Wagstaff adds, "We have a seven minute cycle time and it is 18 hours before we de-mould normally, though a bit extended due to the cold. Strength is 30N at 24 hours and easily 20N after 18 hours. We reach 58N after seven days."

In total 213 moulds have been manufactured by CBE for the project. Segment stockpiles need to be maintained at six weeks of the consumption due to tunnelling rate. Wagstaff estimates this will be approximately five or six hundred rings, but that they will probably exceed this and reach the 2,000 to 2,500 stockpile capacity of the site.

Segments are in a seven plus key arrangement. They are tapered, and moulds colour coded with red moulds producing right segments and blue for left. An internal micrometer is used to check the width of moulds and depths are checked by vernier scale. Segment width and depth is also checked by vernier.

EPDM gaskets are used, with combined hydrophilic in some areas.

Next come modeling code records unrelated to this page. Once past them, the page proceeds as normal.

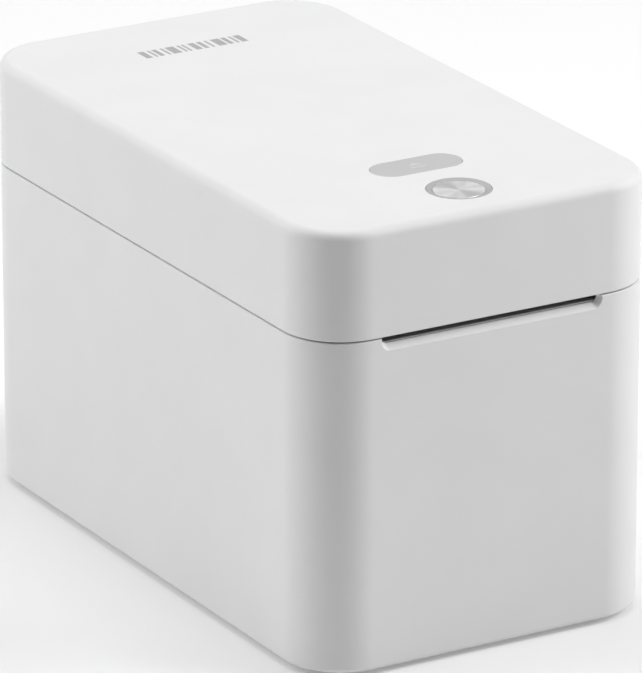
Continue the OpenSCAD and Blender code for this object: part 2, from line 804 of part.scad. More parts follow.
module open_button() {
    flange_z = z_lid_ceiling - 0.15;
    color("#c9cbcd") translate([0, pill_y, 0]) {
        translate([0, 0, flange_z - EPS]) linear_extrude(z_top - flange_z) pill(pill_l, pill_w);
        translate([0, 0, flange_z - 1]) linear_extrude(1) pill(pill_l + 2.4, pill_w + 2.4);
        translate([0, 0, latch_z + latch_tail_t / 2 + stem_gap])
            cylinder(h = flange_z - latch_z - latch_tail_t / 2 - stem_gap, r = 1.2);
    }
}

module open_button_spring() {
    low = frame_plate_z + frame_plate_t + 0.02;
    high = z_lid_ceiling - 1.17;
    color(STEEL) translate([0, pill_y, low]) coil_spring(2.6, 0.2, 4, high - low);
}

module latch_bar() {
    color("#55585c") {
        x_rod(-hook_x - hook_w / 2, hook_x + hook_w / 2, [latch_y, latch_z], latch_shaft_r);
        side_slice(-6, 12) {
            translate([latch_y - latch_tail, latch_z - latch_tail_t / 2])
                square([latch_tail, latch_tail_t]);
        }
        for (x = [-hook_x, hook_x])
            side_slice(x - hook_w / 2, hook_w) {
                translate([hook_shank_y0, hook_low])
                    square([hook_shank_y1 - hook_shank_y0, latch_z - hook_low]);
                nose = hook_slot_y0 + 0.15;
                polygon([[hook_shank_y0 + EPS, hook_low], [nose, hook_low + 1.6],
                    [nose, hook_low + 2.6], [hook_shank_y0 + EPS, hook_low + 2.9]]);
            }
    }
}

module latch_spring() {
    low = z_liner + liner_t + 0.02;
    high = latch_z - latch_tail_t / 2 - 0.02;
    color(STEEL) translate([0, latch_y - 6, low]) coil_spring(1.8, 0.2, 7, high - low);
}

module button_frame() {
    x = 17;
    color("#e8e8e6") difference() {
        union() {
            box([-x, -74.5, frame_plate_z], [x, -40.6, frame_plate_z + frame_plate_t]);
            for (sx = [-1, 1], y = [-73.5, -42.1])
                translate([sx * (x - 2) - 1, y - 1, frame_plate_z])
                    cube([2, 2, z_lid_ceiling - frame_plate_z]);
        }
        translate([0, pill_y, 0]) cylinder(h = BIG, r = 1.35);
        for (p = frame_screw_at) translate([p[0], p[1], 0]) cylinder(h = BIG, r = 1.2);
        translate([0, -56, 0]) linear_extrude(BIG) rounded_rect(16, 3, 1);
    }
}

module frame_screws() {
    color(STEEL) for (p = frame_screw_at)
        translate([p[0], p[1], frame_plate_z]) rotate([180, 0, 0]) screw(2, 1, 0.9, 6);
}

button_low = z_top - 3.4;

module power_button() {
    color(STEEL) translate([0, power_y, 0]) {
        translate([0, 0, z_top - 1.4]) cylinder(h = 1.2, r = disc_d / 2);
        translate([0, 0, button_low]) cylinder(h = z_top - 1.4 - button_low + EPS, r = disc_d / 2 - 0.9);
        translate([0, 0, button_low - 0.6]) cylinder(h = 0.8, r = disc_d / 2 + 0.6);
    }
}

module power_ring() {
    z = z_lid_ceiling;
    color("#b9bcbf") translate([0, power_y, 0]) difference() {
        union() {
            translate([0, 0, z - 0.4]) cylinder(h = z_top - z + 0.4, r = ring_d / 2 - 0.02);
            translate([0, 0, z - 0.8]) cylinder(h = 0.8, r = ring_d / 2 + 1.2);
        }
        cylinder(h = BIG, r = disc_d / 2 + 0.15);
        translate([0, 0, z - 5]) cylinder(h = 5.3, r = disc_d / 2 + 0.85);
    }
}

board2_z = frame_plate_z + frame_plate_t;

module power_board() {
    color("darkgreen") box([-13, -73, board2_z], [13, -58, board2_z + 1]);
}

module power_switch() {
    color("#222222") box([-3, power_y - 3, board2_z + 1], [3, power_y + 3, board2_z + 2.6]);
    color("#222222") translate([0, power_y, board2_z + 2.6 - EPS])
        cylinder(h = 1 + EPS, r = 1.6);
}

// ---------- print head ----------

module head_cradle() {
    y0 = -73;
    y1 = -48.9;
    color(STEEL) difference() {
        union() {
            box([-cradle_x, y0, cradle_z], [cradle_x, y1, cradle_z + cradle_t]);
            for (x = [-cradle_x, cradle_x - cradle_t])
                box([x, y0 + 12, z_liner + liner_t + 0.4], [x + cradle_t, y1, cradle_z + EPS]);
            box([-cradle_x, y1 - cradle_t, z_liner + liner_t], [cradle_x, y1, cradle_z + EPS]);
            for (x = [-26, 14])
                box([x, y1 - EPS, z_liner + liner_t], [x + 12, y1 + 4, z_liner + liner_t + 1]);
        }
        x_rod(-BIG / 2, BIG / 2, head_pivot, head_pin_r);
        box([-12, y1 - 3, z_liner + liner_t + 2], [12, y1 + 1, cradle_z - 1.5]);
        translate([0, -56, 0]) linear_extrude(BIG) rounded_rect(24, 4, 1);
    }
}

module head_pivot_pin() {
    color(STEEL) x_rod(-cradle_x - 0.6, cradle_x + 0.6, head_pivot, head_pin_r);
}

bracket_z = head_z + head_t + sink_t;
bracket_y0 = -72;

module head_bracket() {
    color("#aeb2b6") difference() {
        union() {
            box([-29.6, bracket_y0, bracket_z], [29.6, -56.4, bracket_z + bracket_t]);
            for (x = [-29.6, 29.6 - bracket_t])
                side_slice(x, bracket_t) {
                    translate([-60, bracket_z]) square([60 + head_pivot[0], 3.2]);
                    translate(head_pivot) circle(2.4);
                }
        }
        x_rod(-BIG / 2, BIG / 2, head_pivot, head_pin_r + running);
    }
}

module heat_sink() {
    y0 = -71.5;
    y1 = -58.2;
    fins = 5;
    color("lightgray") difference() {
        box([-head_half, y0, head_z + head_t], [head_half, y1, bracket_z]);
        for (i = [1 : fins])
            box([-BIG, y0 + 4 + i * 1.7, head_z + head_t + 1.4],
                [BIG, y0 + 4.8 + i * 1.7, bracket_z - 0.8]);
    }
}

module thermal_head() {
    color("#efe9dc") box([-head_half, -71, head_z], [head_half, -60, head_z + head_t]);
}

module head_spring(x) {
    low = bracket_z + bracket_t + 0.02;
    high = cradle_z - 0.02;
    color(STEEL) translate([x, spring_y, low]) coil_spring(2.6, 0.3, 5, high - low);
}
module head_spring_left() head_spring(-spring_x);
module head_spring_right() head_spring(spring_x);

module head_ribbon() {
    color("#d9dcdf") side_slice(-10, 20)
        polygon([[-59.9, head_z + 0.35], [-57.4, head_z + 0.35], [-57.4, head_z + 3.4],
            [-57.7, head_z + 3.4], [-57.7, head_z + 0.6], [-59.9, head_z + 0.6]]);
}

lower_case();
bottom_cover();
case_screws();
foot_front_left();
foot_front_right();
foot_rear_left();
foot_rear_right();
roll_tub();
tub_screws();
tear_bar();
guide_cover();
left_roll_guide();
right_roll_guide();
guide_pinion();
print_frame();
platen_bush_left();
platen_bush_right();
platen_shaft();
platen_sleeve();
platen_gear();
idler_stud();
idler_gear();
stepper_motor();
motor_screws();
motor_shaft();
motor_pinion();
gap_sensor();
main_board();
board_screws();
dc_inlet();
usb_port();
lid_shell();
lid_liner();
liner_screws();
hinge_pin();
open_button();
open_button_spring();
latch_bar();
latch_spring();
button_frame();
frame_screws();
power_button();
power_ring();
power_board();
power_switch();
head_cradle();
head_pivot_pin();
head_bracket();
heat_sink();
thermal_head();
head_spring_left();
head_spring_right();
head_ribbon();
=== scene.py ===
"""Looks of the desktop thermal label printer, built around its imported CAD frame."""
import json
import math

import bmesh
import bpy
from mathutils import Matrix, Vector


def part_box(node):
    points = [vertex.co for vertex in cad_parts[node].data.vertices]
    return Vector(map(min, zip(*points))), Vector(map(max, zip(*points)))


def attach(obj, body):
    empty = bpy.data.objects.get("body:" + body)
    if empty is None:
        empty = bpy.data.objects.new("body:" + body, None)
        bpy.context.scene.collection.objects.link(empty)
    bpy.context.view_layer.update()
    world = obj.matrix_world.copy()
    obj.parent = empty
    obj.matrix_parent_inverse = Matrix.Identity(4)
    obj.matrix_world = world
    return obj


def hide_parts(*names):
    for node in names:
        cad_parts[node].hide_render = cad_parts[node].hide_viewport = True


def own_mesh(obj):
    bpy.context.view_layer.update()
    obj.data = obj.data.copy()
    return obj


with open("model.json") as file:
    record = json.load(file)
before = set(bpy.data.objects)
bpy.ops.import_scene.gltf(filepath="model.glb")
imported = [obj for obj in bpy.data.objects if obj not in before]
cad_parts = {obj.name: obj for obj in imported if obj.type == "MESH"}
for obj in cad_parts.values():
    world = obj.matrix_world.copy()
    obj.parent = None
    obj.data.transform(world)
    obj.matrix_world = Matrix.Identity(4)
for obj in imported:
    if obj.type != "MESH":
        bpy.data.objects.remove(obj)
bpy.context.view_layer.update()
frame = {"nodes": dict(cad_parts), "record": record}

MM = 0.001


# ---------- sizes, in metres, from the frame ----------

joints = {j["name"]: j for j in frame["record"]["behaviour"]["joints"]}
case_low, case_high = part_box("lower_case")
lid_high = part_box("lid_shell")[1]
HALF_W = case_high.x
HALF_L = case_high.y
BOTTOM_Z = case_low.z
TOP_Z = lid_high.z
HINGE_Y, HINGE_Z = joints["lid_hinge"]["pos_m"][1:]
SEAM_Z = HINGE_Z
HINGE_R = HALF_L - HINGE_Y

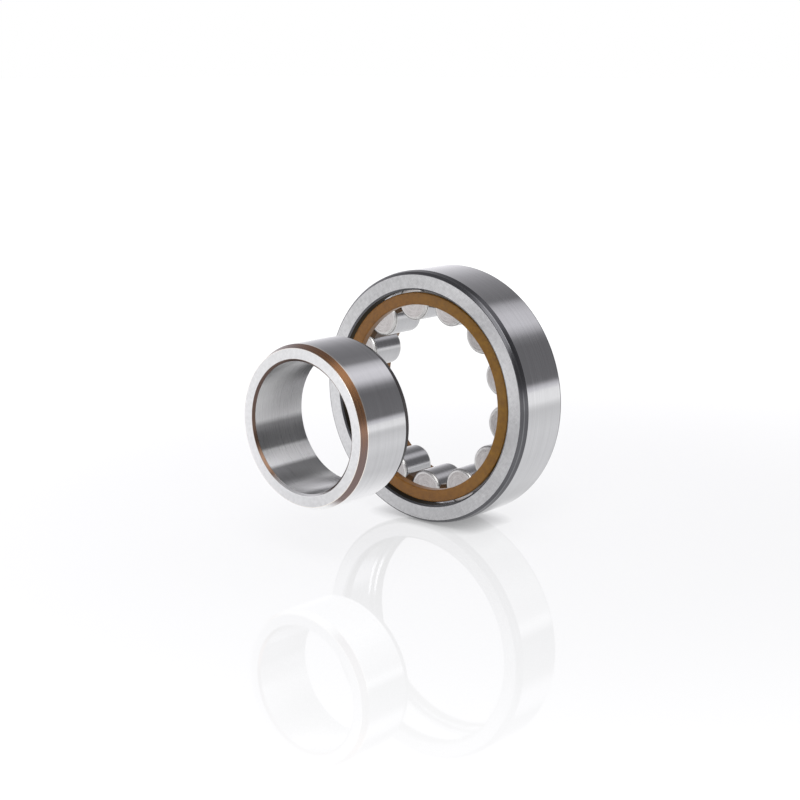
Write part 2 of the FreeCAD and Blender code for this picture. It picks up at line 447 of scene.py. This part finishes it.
def outerRingCorners(shape):
    # Round the section: face, bevel, outside, rear corner, rear face, rib, track with its reliefs, rib.
    face, ground, bevel, track, crown, rib = 0, 1, 2, 3, 4, 5
    ribBore, outside, front, rear = spanOf("outer_ring")
    raceway = ribBore + shape["ribHeight"]
    relief = raceway + shape["reliefDepth"]
    edge, ribCorner = shape["edge"], shape["ribCorner"]
    trackFront = rollerEnds[0] - shape["trackClearance"]
    trackRear = rollerEnds[1] + shape["trackClearance"]
    crownLength = shape["bevelLength"] * (1 - shape["bevelCrown"][0])
    crownDrop = shape["bevelDrop"] * (1 - shape["bevelCrown"][1])
    return [
        (outside - shape["bevelDrop"], front, 2 * edge, bevel, bevel),
        (outside - crownDrop, front + crownLength, 3 * edge, crown, bevel),
        (outside, front + shape["bevelLength"], 5 * edge, bevel, ground),
        (outside, rear - shape["rearCorner"], 5 * edge, bevel, bevel),
        (outside - shape["rearCorner"], rear, 4 * edge, bevel, face),
        (ribBore + ribCorner, rear, edge, bevel, bevel),
        (ribBore, rear - ribCorner, edge, bevel, rib),
        (ribBore, trackRear, edge, rib, track),
        (relief, trackRear, edge, bevel, bevel),
        (relief, trackRear - shape["reliefWidth"], edge, bevel, bevel),
        (raceway, trackRear - shape["reliefWidth"], edge, bevel, track),
        (raceway, trackFront + shape["reliefWidth"], edge, bevel, bevel),
        (relief, trackFront + shape["reliefWidth"], edge, bevel, bevel),
        (relief, trackFront, edge, bevel, track),
        (ribBore, trackFront, edge, rib, rib),
        (ribBore, front + ribCorner, edge, bevel, bevel),
        (ribBore + ribCorner, front, edge, bevel, face),
    ]


# Painted light in these finishes: sheen on the faces, reflection bands on the outsides and the bore,
# highlights on the tinted bevel, the chamfer, the crown and the front edges, and shade on the rib's
# bore.
ringFace = groundSteel("ring_face_ground_and_sheen", faceLook)
innerFace = groundSteel("inner_face_ground_and_sheen", innerFaceLook)
ringGround = groundSteel("ring_outside_ground_and_reflections", outerGroundLook)
ringBevel = groundSteel("ring_bevel_turned", turnedLook)
ringBore = groundSteel("ring_bore_ground_and_reflections", boreLook)
ringTrack = groundSteel("ring_track_ground", groundLook)
ringTintAndGlint = groundSteel("ring_bevel_tint_and_glint", tintAndGlintLook)
ringCrown = groundSteel("ring_bevel_crown", crownLook)
ringBright = groundSteel("ring_edge_polish_and_glint", brightLook)
ringChamfer = groundSteel("ring_bore_chamfer", chamferLook)
ringRib = groundSteel("ring_rib_painted_shade", ribLook)
innerRear = groundSteel("inner_rear_bevel_turned", rearLook)
innerGround = groundSteel("inner_outside_ground_and_reflections", innerGroundLook)

outerFinishes = [ringFace, ringGround, ringBevel, ringTrack, ringCrown, ringRib]
outer = turnRing("outer_ring_ground", outerRingCorners(outerRing), outerFinishes)
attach(outer, "outer_ring")
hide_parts("outer_ring")
print("outer ring:", len(outer.data.polygons), "faces")


innerRing = {
    "leadLength": 1.8 * mm,
    "leadDrop": 0.8 * mm,
    "boreCorner": 0.5 * mm,
    "edge": 0.1 * mm,
}


def innerRingCorners(shape):
    # Round the section: face, lead-in, raceway, lead-in, rear face, bore corner, bore, bore corner.
    face, ground, bevel, bore, tinted, bright, chamfer, dusky = 0, 1, 2, 3, 4, 5, 6, 7
    boreRadius, raceway, front, rear = spanOf("inner_ring")
    length, drop = shape["leadLength"], shape["leadDrop"]
    corner, edge = shape["boreCorner"], shape["edge"]
    return [
        (raceway - drop, front, edge, bright, tinted),
        (raceway, front + length, 4 * edge, bright, ground),
        (raceway, rear - length, 4 * edge, dusky, dusky),
        (raceway - drop, rear, edge, dusky, face),
        (boreRadius + corner, rear, edge, bevel, bevel),
        (boreRadius, rear - corner, edge, bevel, bore),
        (boreRadius, front + corner, edge, chamfer, chamfer),
        (boreRadius + corner, front, edge, chamfer, face),
    ]


innerFinishes = [innerFace, innerGround, ringBevel, ringBore]
innerFinishes += [ringTintAndGlint, ringBright, ringChamfer, innerRear]
inner = turnRing("inner_ring_ground", innerRingCorners(innerRing), innerFinishes)
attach(inner, "inner_ring")
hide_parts("inner_ring")
print("inner ring:", len(inner.data.polygons), "faces")


roller = {
    "corner": 0.75 * mm,
    "guard": 0.03 * mm,        # a narrow ring beside each rounding keeps the flats flat
    "flatRings": (0.35, 0.7),  # rings of vertices on an end, as shares of its flat radius
    "around": 96,
    "steps": 8,
    "side": dict(
        groundLook,
        broadLines=1.2,
        fineLines=10.0,
        roughness=0.21,
        dark=(0.39, 0.39, 0.4, 1.0),
        light=(0.6, 0.6, 0.61, 1.0),
    ),
    # Painted highlight: a lighter copy of the end finish on the rounded corners, so each end shows a
    # bright rim.
    "rounding": dict(
        faceLook,
        runs="rings",
        fan=0.0,
        roughness=0.3,
        dark=(0.46, 0.45, 0.44, 1.0),
        light=(0.74, 0.73, 0.72, 1.0),
    ),
    "end": dict(
        faceLook,
        runs="rings",
        lineBreaks=0.4,
        broadLines=1.6,
        fineLines=6.0,
        fan=0.0,
        roughness=0.3,
        dark=(0.36, 0.34, 0.335, 1.0),
        light=(0.6, 0.575, 0.57, 1.0),
    ),
}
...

Scissor lifts are used to lift the segments. Wagstaff says that he favours this method over vacuum, which he views as time consuming and that he likes to "keep the operation as simple as the team can make it". The cost of all moulds, lifting and turning gear from CBE was EUR 3.6M (USD 4.84M). Each mould has an identifying code that is cast onto every segment. The date is sprayed next to this giving each segment a unique identity.

The mix
"The basic concrete mix is based on the High Speed One specification," Wagstaff tells T&TI. "But it is a stricter specification – it’s High Speed One and a little bit more. We are using a limestone aggregate and 40kg of powder in a 70/30 ratio. Some 30kg/m3 of Dramix steel fibres with hooks go into the mix and an increase of polypropylene fibres was required – 1.25kg/m3 passed the fire test."

A BFK spokesman said 1-2kg/m3 of Propex poly fibres were used. Bekaert manufactured the batching plant, which has a planetary mixer system.